The day after 420 was opening day for New Jersey’s recreational sales, and by all accounts it was a big day. At the dozen retail dispensaries statewide that opened their doors to adult customers, crowds topped more than 12,000 eager buyers — far exceeding state government expectations. Total opening day sales totaled nearly $1.9 million dollars.
New Jersey’s Cannabis Regulatory Commission had approved seven companies — Acreage, Ascend, Columbia Care, Curaleaf, GTI, TerrAscend and Verano — to expand their dispensary operations from medical sales to adult-use sales. So far, it’s been long lines, steady business and no reports of supply problems nor major incidents.
Governor Phil Murphy has long been a proponent of legal cannabis, and told the press “I got behind this for social justice reasons.
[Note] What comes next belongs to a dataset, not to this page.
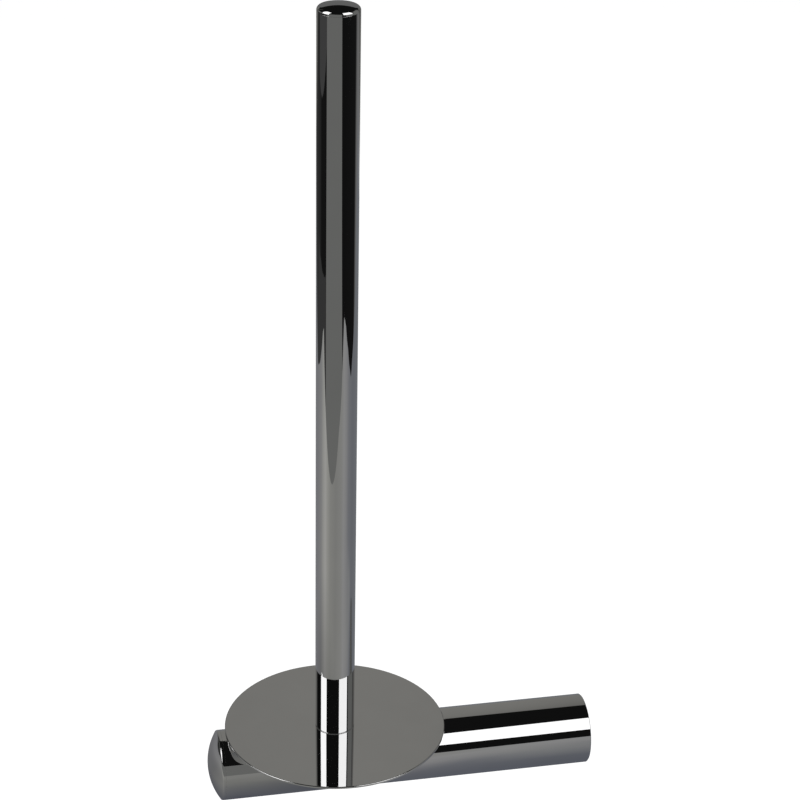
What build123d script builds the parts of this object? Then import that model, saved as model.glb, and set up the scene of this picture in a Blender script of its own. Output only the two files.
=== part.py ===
from build123d import *
import os

# An upright holder for spare toilet rolls. A horizontal tube, the arm, stands out from the wall
# along -Y. A thin round plate is clamped on its crown, and a rod stands on the plate. The rolls
# slide down over the rod and stand on the plate.
# The origin is the centre of the arm where it meets the wall. The wall is the plane Y = 0, and
# +Z is up. Lengths are in millimetres.

# Arm, a straight tube with a domed front cap
arm_diameter = 35.0
arm_wall = 2.0
rod_reach = 129.5
nose_past_plate = 2.25
arm_end_chamfer = 0.3
front_cap_land = 1.5
front_edge_round = 1.2
front_dome_height = 5.5
front_skirt_length = 12.0
front_skirt_wall = 2.5
front_joint_chamfer = 0.15

# Rod, an upright tube with a crowned top cap and a turned plug in its foot
rod_diameter = 19.5
rod_wall = 1.5
rod_height = 371.0
rod_foot_round = 1.0
rod_joint_chamfer = 0.15
rod_cap_land = 2.0
rod_edge_round = 2.0
rod_crown_height = 1.5
rod_plug_length = 10.0
rod_plug_bore = 9.0
foot_length = 24.0
foot_chamfer = 0.5

# Plate, let into the arm's crown in a shallow round seat of its own size
plate_diameter = 110.0
plate_thickness = 1.2
plate_edge_round = 0.3
seat_depth = 0.6

# Stud and saddle nut, which draw the rod down onto the plate and the arm
stud_diameter = 8.0
stud_chamfer = 0.8
stud_in_foot = 14.0
stud_proud = 1.5
stud_hole_depth_left = 3.0
saddle_height = 9.0
saddle_width = 22.0
saddle_length = 26.0
saddle_chamfer = 0.8

# Spigot, screwed to the wall inside the arm's end
spigot_length = 22.0
spigot_flat_depth = 3.0
spigot_chamfer = 1.0
wall_screw_spacing = 16.0
wall_screw_hole = 5.0
screw_head_recess = 9.0
screw_floor = 6.0

# Grub screw, in the arm's underside
grub_diameter = 5.0
grub_inset = 11.0
grub_recess = 0.4
grub_chamfer = 0.5
grub_key = 2.5
grub_key_depth = 2.2

# Fits, each the gap left on a radius or on a face, and the overrun of every cut
seat_fit = 0.02
slide_fit = 0.05
thread_fit = 0.05
plate_gap = 0.2
stud_hole_gap = 0.25
tip_gap = 0.1
overrun = 5.0

arm_radius = arm_diameter / 2
arm_bore_radius = arm_radius - arm_wall
arm_length = rod_reach + plate_diameter / 2 + nose_past_plate
rod_radius = rod_diameter / 2
rod_bore_radius = rod_radius - rod_wall
plate_underside = arm_radius - seat_depth
plate_top = plate_underside + plate_thickness
rod_tube_length = rod_height - rod_crown_height - rod_cap_land
rod_tube_top = plate_top + rod_tube_length
stud_radius = stud_diameter / 2
stud_hole_radius = stud_radius + stud_hole_gap
grub_radius = grub_diameter / 2
spigot_radius = arm_bore_radius - slide_fit
spigot_flat = spigot_radius - spigot_flat_depth


def finish(block, name):
    """Names a finished piece and writes its file."""
    block.part.label = name
    export_step(block.part, f"parts/{name}.step")
    print(name, "volume", round(block.part.volume), "cubic mm")


os.makedirs("parts", exist_ok=True)

# The arm tube starts square at the wall. The seat cut into its crown keeps the plate level.
# The stud drops through the seat, and the grub screw's thread is cut through the underside.
with BuildPart() as arm_tube:
    with BuildSketch(Plane.XZ):
        Circle(arm_radius)
    extrude(amount=arm_length)
    chamfer(arm_tube.faces().sort_by(Axis.Y)[-1].edges(), arm_end_chamfer)
    chamfer(arm_tube.faces().sort_by(Axis.Y)[0].edges(), front_joint_chamfer)
    with BuildSketch(Plane.XZ.offset(-overrun)):
        Circle(arm_bore_radius)
    extrude(amount=arm_length + 2 * overrun, mode=Mode.SUBTRACT)
    with BuildSketch(Plane.XY.offset(plate_underside)):
        with Locations((0, -rod_reach)):
            Circle(plate_diameter / 2 + plate_gap)
    extrude(amount=overrun, mode=Mode.SUBTRACT)
    with BuildSketch(Plane.XY):
        with Locations((0, -rod_reach)):
            Circle(stud_hole_radius)
    extrude(amount=arm_radius + overrun, mode=Mode.SUBTRACT)
    with BuildSketch(Plane.XY):
        with Locations((0, -grub_inset)):
            Circle(grub_radius)
    extrude(amount=-arm_radius - overrun, mode=Mode.SUBTRACT)
finish(arm_tube, "arm_tube")

# The front cap is a shallow dome on a short land, with the edge between them rounded. Its hollow
# skirt is a tight fit in the tube.
with BuildPart() as arm_front_cap:
    skirt_radius = arm_bore_radius - seat_fit
    skirt_end = -arm_length + front_skirt_length
    joint = -arm_length
    rim = joint - front_cap_land
    with BuildSketch(Plane.YZ) as front_profile:
        with BuildLine():
            dome_top = (rim - front_dome_height, 0)
            sphere = (arm_radius**2 + front_dome_height**2) / (2 * front_dome_height)
            RadiusArc(dome_top, (rim, arm_radius), sphere)
            Polyline(
                (rim, arm_radius),
                (joint, arm_radius),
                (joint, skirt_radius),
                (skirt_end, skirt_radius),
                (skirt_end, skirt_radius - front_skirt_wall),
                (joint, skirt_radius - front_skirt_wall),
                (joint, 0),
                dome_top,
            )
        make_face()
        fillet(front_profile.vertices().group_by(Axis.Y)[-1].sort_by(Axis.X)[0], front_edge_round)
    revolve(axis=Axis.Y)
finish(arm_front_cap, "arm_front_cap")

# The rod tube stands on the plate. Its lower edge is rounded, and the cap is pressed in above.
with BuildPart() as rod_tube:
    with BuildSketch(Plane.XY.offset(plate_top)):
        with Locations((0, -rod_reach)):
            Circle(rod_radius)
    extrude(amount=rod_tube_length)
    chamfer(rod_tube.faces().sort_by(Axis.Z)[-1].edges(), rod_joint_chamfer)
    fillet(rod_tube.faces().sort_by(Axis.Z)[0].edges(), rod_foot_round)
    with BuildSketch(Plane.XY.offset(plate_top - overrun)):
        with Locations((0, -rod_reach)):
            Circle(rod_bore_radius)
    extrude(amount=rod_tube_length + 2 * overrun, mode=Mode.SUBTRACT)
finish(rod_tube, "rod_tube")

# The top cap is crowned, with a rounded edge and a bored plug that is pressed into the rod.
rod_plane = Plane(origin=(0, -rod_reach, 0), x_dir=(1, 0, 0), z_dir=(0, -1, 0))
rod_axis = Axis((0, -rod_reach, 0), (0, 0, 1))
with BuildPart() as rod_top_cap:
    plug_radius = rod_bore_radius - seat_fit
    plug_end = rod_tube_top - rod_plug_length
    crown_base = rod_tube_top + rod_cap_land
    with BuildSketch(rod_plane) as rod_profile:
        with BuildLine():
            crown_top = (0, crown_base + rod_crown_height)
            sphere = (rod_radius**2 + rod_crown_height**2) / (2 * rod_crown_height)
            RadiusArc(crown_top, (rod_radius, crown_base), sphere)
            Polyline(
                (rod_radius, crown_base),
                (rod_radius, rod_tube_top),
                (plug_radius, rod_tube_top),
                (plug_radius, plug_end),
                (rod_plug_bore / 2, plug_end),
                (rod_plug_bore / 2, rod_tube_top),
                (0, rod_tube_top),
                crown_top,
            )
        make_face()
        fillet(rod_profile.vertices().group_by(Axis.X)[-1].sort_by(Axis.Y)[-1], rod_edge_round)
    revolve(axis=rod_axis)
finish(rod_top_cap, "rod_top_cap")

# The foot plug sits flush with the rod's end and is tapped for the stud from below.
with BuildPart() as rod_foot:
    with BuildSketch(Plane.XY.offset(plate_top)):
        with Locations((0, -rod_reach)):
            Circle(rod_bore_radius - seat_fit)
    extrude(amount=foot_length)
    chamfer(rod_foot.faces().sort_by(Axis.Z)[-1].edges(), foot_chamfer)
    with BuildSketch(Plane.XY.offset(plate_top)):
        with Locations((0, -rod_reach)):
            Circle(stud_radius)
    extrude(amount=stud_in_foot + stud_hole_depth_left, mode=Mode.SUBTRACT)
finish(rod_foot, "rod_foot")

# The plate lies in the seat of the arm, and the rod stands on it.
with BuildPart() as roll_plate:
    with BuildSketch(Plane.XY.offset(plate_underside)):
        with Locations((0, -rod_reach)):
            Circle(plate_diameter / 2)
    extrude(amount=plate_thickness)
    fillet(roll_plate.edges().filter_by(GeomType.CIRCLE), plate_edge_round)
    with BuildSketch(Plane.XY.offset(plate_underside)):
        with Locations((0, -rod_reach)):
            Circle(stud_hole_radius)
    extrude(amount=plate_thickness, mode=Mode.SUBTRACT)
finish(roll_plate, "roll_plate")

# The saddle nut follows the arm's bore, so that it pulls on a wide band of the tube.
saddle_radius = arm_bore_radius - seat_fit
saddle_floor = saddle_radius - saddle_height
with BuildPart() as saddle_nut:
    with BuildSketch(Plane.XZ.offset(rod_reach)):
        Circle(saddle_radius)
        with Locations((0, saddle_floor)):
            Rectangle(saddle_width, saddle_height, align=(Align.CENTER, Align.MIN), mode=Mode.INTERSECT)
    extrude(amount=saddle_length / 2, both=True)
    chamfer(saddle_nut.faces().sort_by(Axis.Z)[0].edges(), saddle_chamfer)
    with BuildSketch(Plane.XY.offset(saddle_floor - overrun)):
        with Locations((0, -rod_reach)):
            Circle(stud_radius)
    extrude(amount=saddle_height + 2 * overrun, mode=Mode.SUBTRACT)
finish(saddle_nut, "saddle_nut")

# The stud runs from the saddle nut, through the arm and the plate, up into the foot plug.
stud_bottom = saddle_floor - stud_proud
stud_top = plate_top + stud_in_foot
with BuildPart() as rod_stud:
    with BuildSketch(Plane.XY.offset(stud_bottom)):
        with Locations((0, -rod_reach)):
            Circle(stud_radius - thread_fit)
    extrude(amount=stud_top - stud_bottom)
    chamfer(rod_stud.edges().filter_by(GeomType.CIRCLE), stud_chamfer)
finish(rod_stud, "rod_stud")

# The spigot is a short turned boss. The flat along its underside keeps the arm upright and takes
# the grub screw's tip. The screw holes are bored deep, so the heads sit near the wall.
with BuildPart() as wall_spigot:
    with BuildSketch(Plane.XZ):
        Circle(spigot_radius)
    extrude(amount=spigot_length)
    chamfer(wall_spigot.faces().sort_by(Axis.Y)[0].edges(), spigot_chamfer)
    with BuildSketch(Plane.XZ.offset(-overrun)):
        with Locations((0, -spigot_flat)):
            Rectangle(arm_diameter, arm_radius, align=(Align.CENTER, Align.MAX))
    extrude(amount=spigot_length + 2 * overrun, mode=Mode.SUBTRACT)
    recess_depth = spigot_length - screw_floor
    with Locations(Plane.XZ.offset(spigot_length)):
        with GridLocations(wall_screw_spacing, 0, 2, 1):
            CounterBoreHole(wall_screw_hole / 2, screw_head_recess / 2, recess_depth)
finish(wall_spigot, "wall_spigot")

# The grub screw sits just below the arm's surface and bears on the spigot's flat.
grub_outer = -arm_radius + grub_recess
grub_tip = -spigot_flat - tip_gap
with BuildPart() as grub_screw:
    with BuildSketch(Plane.XY.offset(grub_outer)):
        with Locations((0, -grub_inset)):
            Circle(grub_radius - thread_fit)
    extrude(amount=grub_tip - grub_outer)
    chamfer(grub_screw.edges().filter_by(GeomType.CIRCLE), grub_chamfer)
    with BuildSketch(Plane.XY.offset(grub_outer)):
        with Locations((0, -grub_inset)):
            RegularPolygon(grub_key / 2, 6, major_radius=False)
    extrude(amount=grub_key_depth, mode=Mode.SUBTRACT)
finish(grub_screw, "grub_screw")
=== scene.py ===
import math

import bpy
from mathutils import Matrix, Vector


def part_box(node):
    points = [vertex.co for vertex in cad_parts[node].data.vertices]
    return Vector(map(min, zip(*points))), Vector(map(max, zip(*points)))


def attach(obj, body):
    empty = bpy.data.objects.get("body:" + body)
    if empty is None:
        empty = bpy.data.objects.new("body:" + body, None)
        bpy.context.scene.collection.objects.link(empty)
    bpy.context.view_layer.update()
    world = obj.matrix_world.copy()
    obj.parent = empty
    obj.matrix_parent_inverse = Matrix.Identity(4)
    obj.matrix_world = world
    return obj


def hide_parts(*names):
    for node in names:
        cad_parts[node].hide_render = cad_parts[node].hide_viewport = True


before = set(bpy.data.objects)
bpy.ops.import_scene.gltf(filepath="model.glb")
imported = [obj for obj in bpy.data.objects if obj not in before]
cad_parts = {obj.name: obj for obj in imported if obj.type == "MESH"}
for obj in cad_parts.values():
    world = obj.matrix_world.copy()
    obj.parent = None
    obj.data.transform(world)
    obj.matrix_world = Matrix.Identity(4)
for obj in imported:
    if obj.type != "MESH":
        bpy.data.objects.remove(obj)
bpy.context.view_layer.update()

# Arm tube. A drawn brass tube, 35 mm across with a 2 mm wall, cut square at the wall, polished
# and chrome plated. A shallow round seat milled in its crown keeps the plate level, the stud's
# hole is drilled through the seat, and a tapped hole below takes the locking screw.
arm_low, arm_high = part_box("arm_tube")
plate_low, plate_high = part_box("roll_plate")
grub_low, grub_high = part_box("grub_screw")
wall_middle = Vector((0, 0, 0))
to_wall = Vector((0, 1, 0))
upward = Vector((0, 0, 1))
arm_radius = arm_high.x
arm_wall = 0.002
arm_bore = arm_radius - arm_wall
rod_reach = (plate_low.y + plate_high.y) / 2
rod_axis = Vector((0, rod_reach, 0))
plate_radius = plate_high.x
seat_gap = 0.0002
seat_radius = plate_radius + seat_gap
stud_hole = 0.00425
grub_hole = 0.0025
grub_middle = (grub_low.y + grub_high.y) / 2
end_break = 0.0003
joint_break = 0.00008
cut_depth = 0.02
ring_margin = 0.001
tube_sides = 512
plate_sides = 720
hole_sides = 96
start_size = 0.001
weld_reach = 0.000001
crease = math.radians(20)
noise_low = 0.3
noise_high = 0.7
every_way = (1, 1, 1)
along_arm = (1, 0.05, 1)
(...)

The war on drugs had a huge deleterious impact on communities of color, yet another chapter in our country’s history.” He was not willing to publicly state whether or not he would be one of the first week buyers, although he was quoted as saying “If we were legalizing scotch, I’d show up with a shopping cart.”
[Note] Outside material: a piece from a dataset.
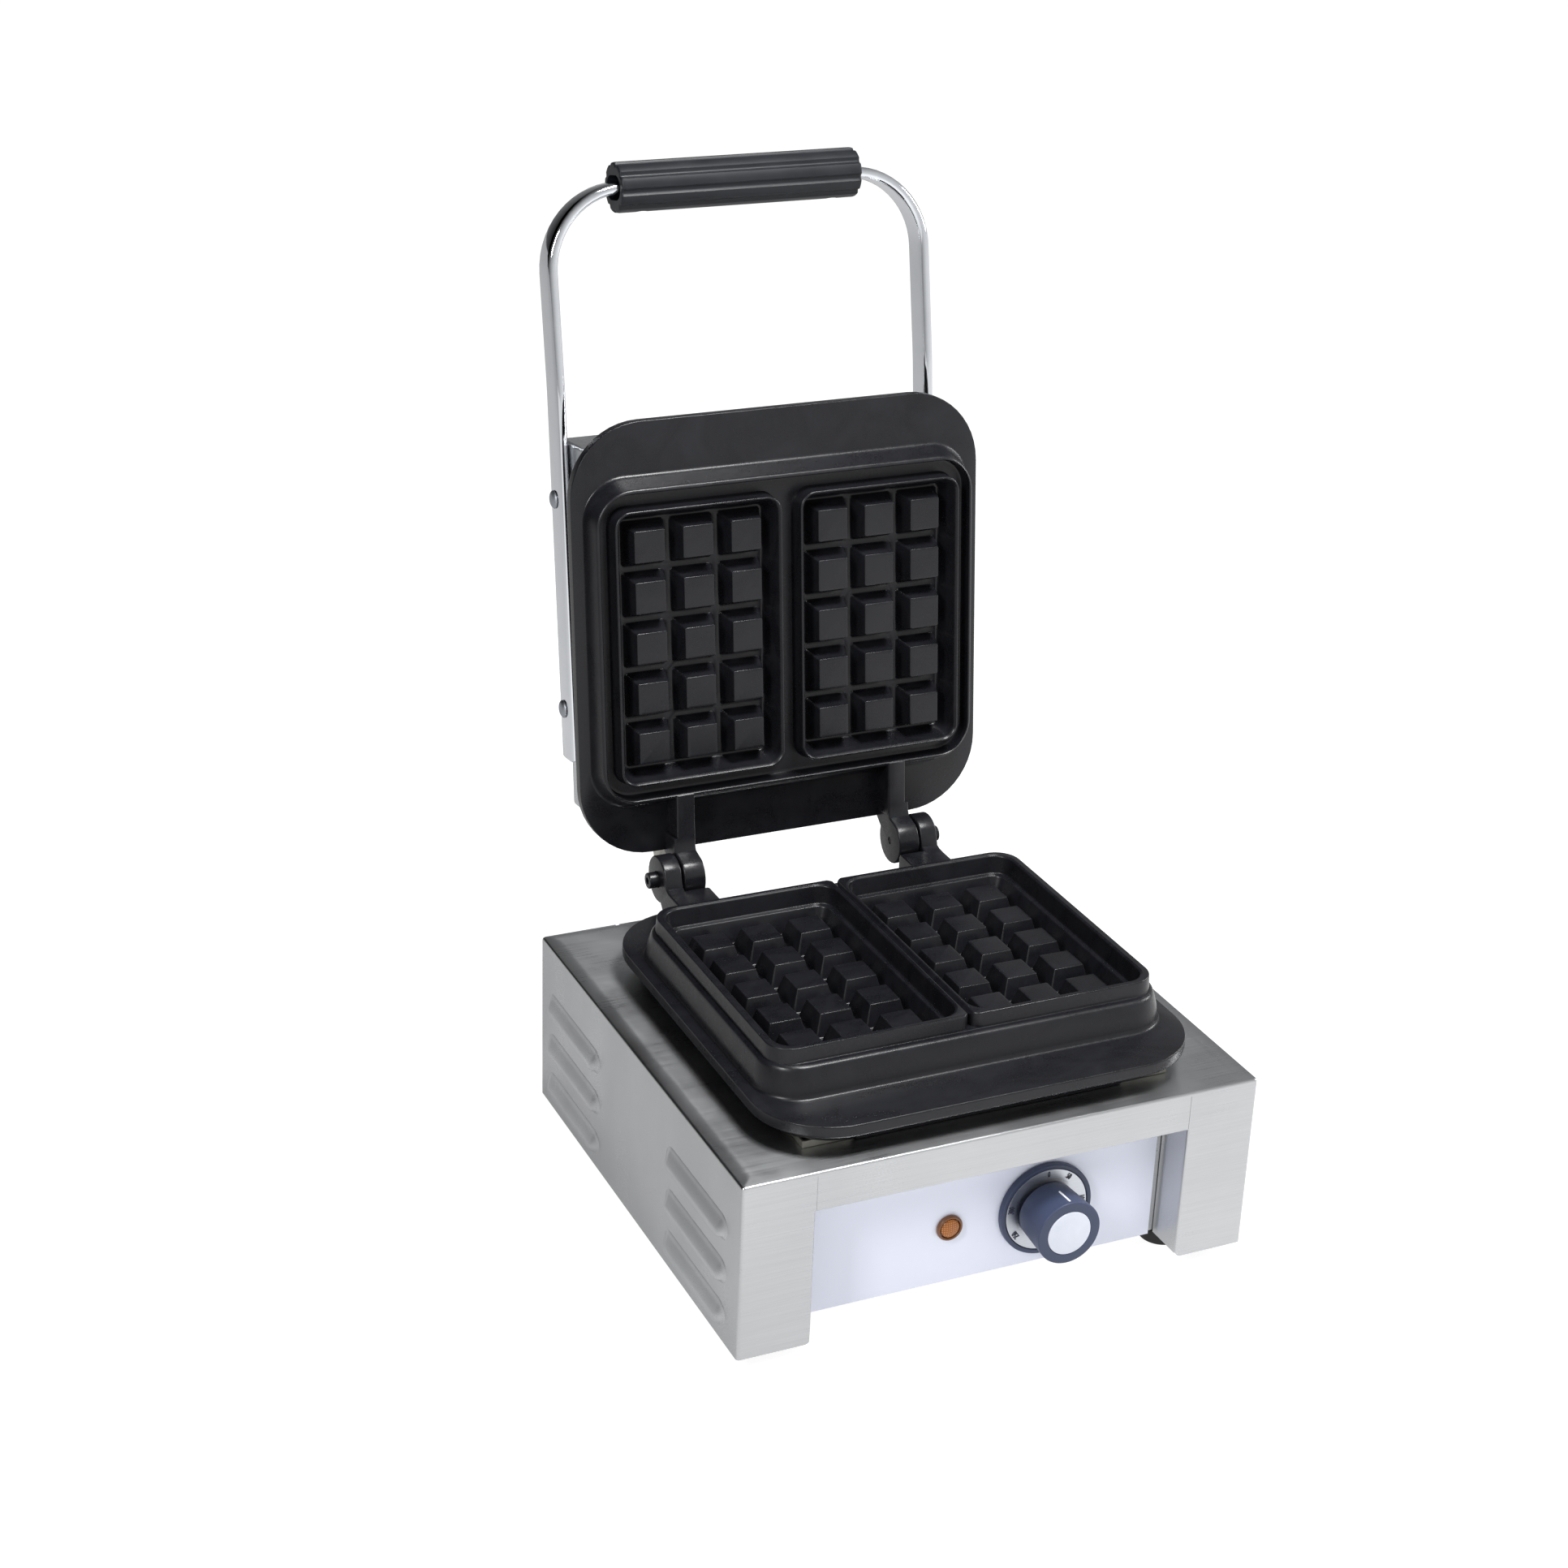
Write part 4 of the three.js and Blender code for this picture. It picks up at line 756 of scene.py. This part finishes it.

Next door, New York has already passed legalization and is trying to begin adult recreational sales by year-end. But right now, it’s unclear whether or not New Yorkers will be crossing the Hudson in droves. To begin with, New Jersey has no dispensaries right across the border, such as in Jersey City, that are easily reachable by public transit. And because New York has yet to codify state sales policies, a legal loophole called “gifting” is being exploited all over the state. This grey-market practice has unlicensed sellers provide a “gift” of cannabis with the purchase of some other low-value item, such as selling a bumper sticker for $50 with a “free” bag of cannabis as a thank-you. So long as the “gifted” amount is 3 ounces or less, there is no interest among local prosecutors to take action: some have deemed it as legal for now.
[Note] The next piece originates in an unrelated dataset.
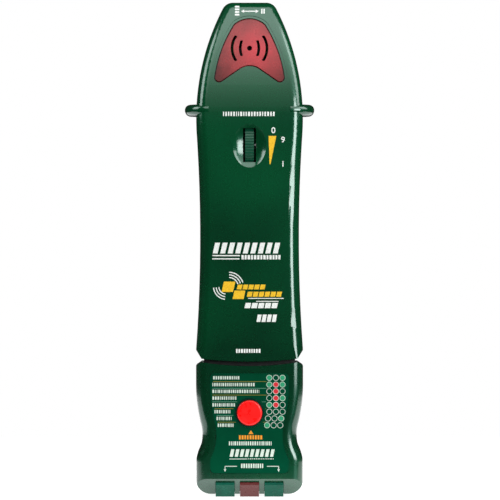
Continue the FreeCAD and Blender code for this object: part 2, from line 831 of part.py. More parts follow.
def thumbwheel():
    """Wheel with a knurled rim and a coin-shaped hub."""
    teeth = 48
    body = doc.addObject("PartDesign::Body", "thumbwheel_body")
    sketch = attach(body, "wheel_sketch", "X", -D.wheel_half)
    draw(sketch, [circle(0.0, 0.0, D.wheel_radius), circle(0.0, 0.0, D.wheel_shaft + D.slip_gap)])
    pad = body.newObject("PartDesign::Pad", "wheel_pad")
    pad.Profile = sketch
    bind(pad, "Length", D.wheel_half * 2)
    notch_sketch = attach(body, "notch_sketch", "X", -D.wheel_half)
    draw(notch_sketch, [circle(D.wheel_radius + 0.05, 0.0, 0.38)])
    doc.recompute()
    notch = body.newObject("PartDesign::Pocket", "wheel_notch")
    notch.Profile = notch_sketch
    notch.Type = "Length"
    notch.Reversed = True
    bind(notch, "Length", D.wheel_half * 2)
    doc.recompute()
    pattern = body.newObject("PartDesign::PolarPattern", "wheel_knurl")
    pattern.Originals = [notch]
    pattern.Axis = (notch_sketch, ["N_Axis"])
    pattern.Angle = 360.0
    pattern.Occurrences = teeth
    body.Tip = pattern
    bind(body, "Placement.Base.y", wheel_axis()[0])
    bind(body, "Placement.Base.z", wheel_axis()[1])
    node("thumbwheel", body)
    shaft = rod("wheel_shaft", "X", wheel_axis(), D.wheel_shaft, (-D.wheel_half, POT_SPAN[1] - 0.4))
    node("wheel_shaft", shaft)


def pot_body():
    body = block("pot_block", POT_SPAN, (-12.8, D.receiver_board), (149.0, 159.0))
    bore = rod("pot_bore", "X", wheel_axis(), D.wheel_shaft + D.slip_gap, (-OUT, POT_SPAN[1] - 0.2))
    node("pot_body", cut("pot", body, bore))


def receiver_board():
    slot_half, slot_low, slot_high = 2.6, 144.7, 163.1
    drill = D.small_shank + 0.1
    face = D.receiver_board
    board = prism(
        "receiver_board_body",
        "Y",
        (face, face + D.board_thick),
        rectangle(
            (-D.receiver_board_half, D.receiver_board_half), (D.receiver_board_low, D.receiver_board_high)
        ),
        rectangle((-slot_half, slot_half), (slot_low, slot_high)),
        *[circle(x, z, drill) for x, z in BOARD_SCREWS],
    )
    node("receiver_board", board)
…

What’s more, New Jersey Attorney General Matthew Platkin just issued a ruling to law enforcement agencies that police officers are free to purchase and consume cannabis. While some critics are concerned this may lead to officers being high on the job, the ruling reinforces the wording of the previously-passed New Jersey Cannabis Regulatory, Enforcement Assistance and Marketplace Modernization Act. Agencies may not take any adverse actions against officers who use cannabis off-duty, which puts cannabis in the same class as off-duty alcohol use. Of course, Platkin’s ruling does remind law enforcement that there should be zero tolerance for cannabis use on the job.